| WORK TO COMPLETE |
Below is a listing; reproduce each line of it exactly.

=== SOURCE MATERIAL ===

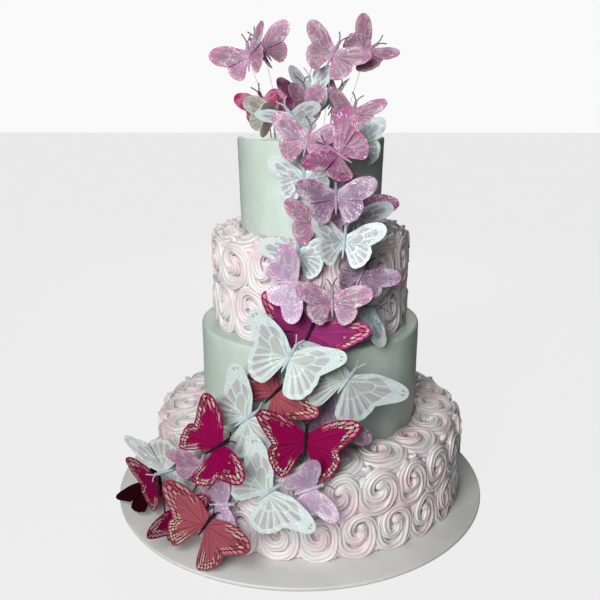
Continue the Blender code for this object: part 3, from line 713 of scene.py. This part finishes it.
def spiral_rope(piece, rng, place, half_across, half_along, lift, start):
    """One rosette: a rope from a star tip, wound clockwise out from the middle."""
    turns = rng.uniform(1.85, 2.15)
    t = np.linspace(0, 1, ROPE_STATIONS)
    angle = start + 2 * math.pi * turns * (1 - t)
    swing = rng.uniform(-0.07, 0.07)
    outermost = [half_across * ROPE_REACH * (1 + swing) - ROPE, half_along * ROPE_REACH * (1 - swing) - ROPE]
    out_by = np.sin(t * math.pi / 2) ** 1.15
    reach = [ROPE_START + (most - ROPE_START) * out_by for most in outermost]
    squarer = 1 + ROPE_SQUARER * t * np.abs(np.sin(2 * angle))
    centre = np.stack([reach[0] * np.cos(angle), reach[1] * np.sin(angle)]) * squarer
    centre[1] += ROPE_MIDDLE_UP * half_along * (1 - t)
    size = ROPE * np.interp(t, [0, 0.25, 0.45, 0.94, 1], [0.5, 0.8, 1, 1, 0.5]) * rng.uniform(0.96, 1.05)
    pulses = 1 + 0.05 * np.sin(t * rng.uniform(20, 30) + rng.uniform(0, 6))
    size = size * pulses * (1 - 0.16 * t * np.sin(angle))
    middle_rise = 1.6 * MM * (1 - t) ** 2
    end_drop = 3 * MM * np.clip((t - 0.88) / 0.12, 0, 1) ** 2
    height = lift - size * ROPE_SUNK + middle_rise - end_drop
    ahead = np.gradient(centre, axis=1)
    side = np.stack([-ahead[1], ahead[0]]) / np.hypot(*ahead)
    around, ridge = star_tip(9, rng.uniform(0, 6) - rng.uniform(1.3, 1.9) * turns * t)
    out = size[:, None] * (1 - GROOVE_DEPTH * (1 - ridge ** 0.8))
    across = centre[0][:, None] + side[0][:, None] * out * np.cos(around)
    along = centre[1][:, None] + side[1][:, None] * out * np.cos(around)
    up = height[:, None] + out * np.sin(around)
    points = place(across, along, up)
    piece.grid(unevened(points, ROPE_UNEVENNESS), {"crest": ridge}, wrap=True, caps=True)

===

| PROBLEM SOLUTION |
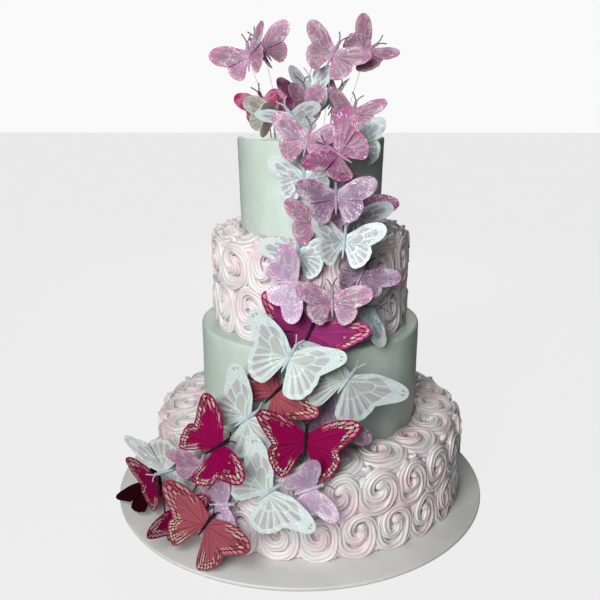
Continue the Blender code for this object: part 3, from line 713 of scene.py. This part finishes it.
def spiral_rope(piece, rng, place, half_across, half_along, lift, start):
    """One rosette: a rope from a star tip, wound clockwise out from the middle."""
    turns = rng.uniform(1.85, 2.15)
    t = np.linspace(0, 1, ROPE_STATIONS)
    angle = start + 2 * math.pi * turns * (1 - t)
    swing = rng.uniform(-0.07, 0.07)
    outermost = [half_across * ROPE_REACH * (1 + swing) - ROPE, half_along * ROPE_REACH * (1 - swing) - ROPE]
    out_by = np.sin(t * math.pi / 2) ** 1.15
    reach = [ROPE_START + (most - ROPE_START) * out_by for most in outermost]
    squarer = 1 + ROPE_SQUARER * t * np.abs(np.sin(2 * angle))
    centre = np.stack([reach[0] * np.cos(angle), reach[1] * np.sin(angle)]) * squarer
    centre[1] += ROPE_MIDDLE_UP * half_along * (1 - t)
    size = ROPE * np.interp(t, [0, 0.25, 0.45, 0.94, 1], [0.5, 0.8, 1, 1, 0.5]) * rng.uniform(0.96, 1.05)
    pulses = 1 + 0.05 * np.sin(t * rng.uniform(20, 30) + rng.uniform(0, 6))
    size = size * pulses * (1 - 0.16 * t * np.sin(angle))
    middle_rise = 1.6 * MM * (1 - t) ** 2
    end_drop = 3 * MM * np.clip((t - 0.88) / 0.12, 0, 1) ** 2
    height = lift - size * ROPE_SUNK + middle_rise - end_drop
    ahead = np.gradient(centre, axis=1)
    side = np.stack([-ahead[1], ahead[0]]) / np.hypot(*ahead)
    around, ridge = star_tip(9, rng.uniform(0, 6) - rng.uniform(1.3, 1.9) * turns * t)
    out = size[:, None] * (1 - GROOVE_DEPTH * (1 - ridge ** 0.8))
    across = centre[0][:, None] + side[0][:, None] * out * np.cos(around)
    along = centre[1][:, None] + side[1][:, None] * out * np.cos(around)
    up = height[:, None] + out * np.sin(around)
    points = place(across, along, up)
    piece.grid(unevened(points, ROPE_UNEVENNESS), {"crest": ridge}, wrap=True, caps=True)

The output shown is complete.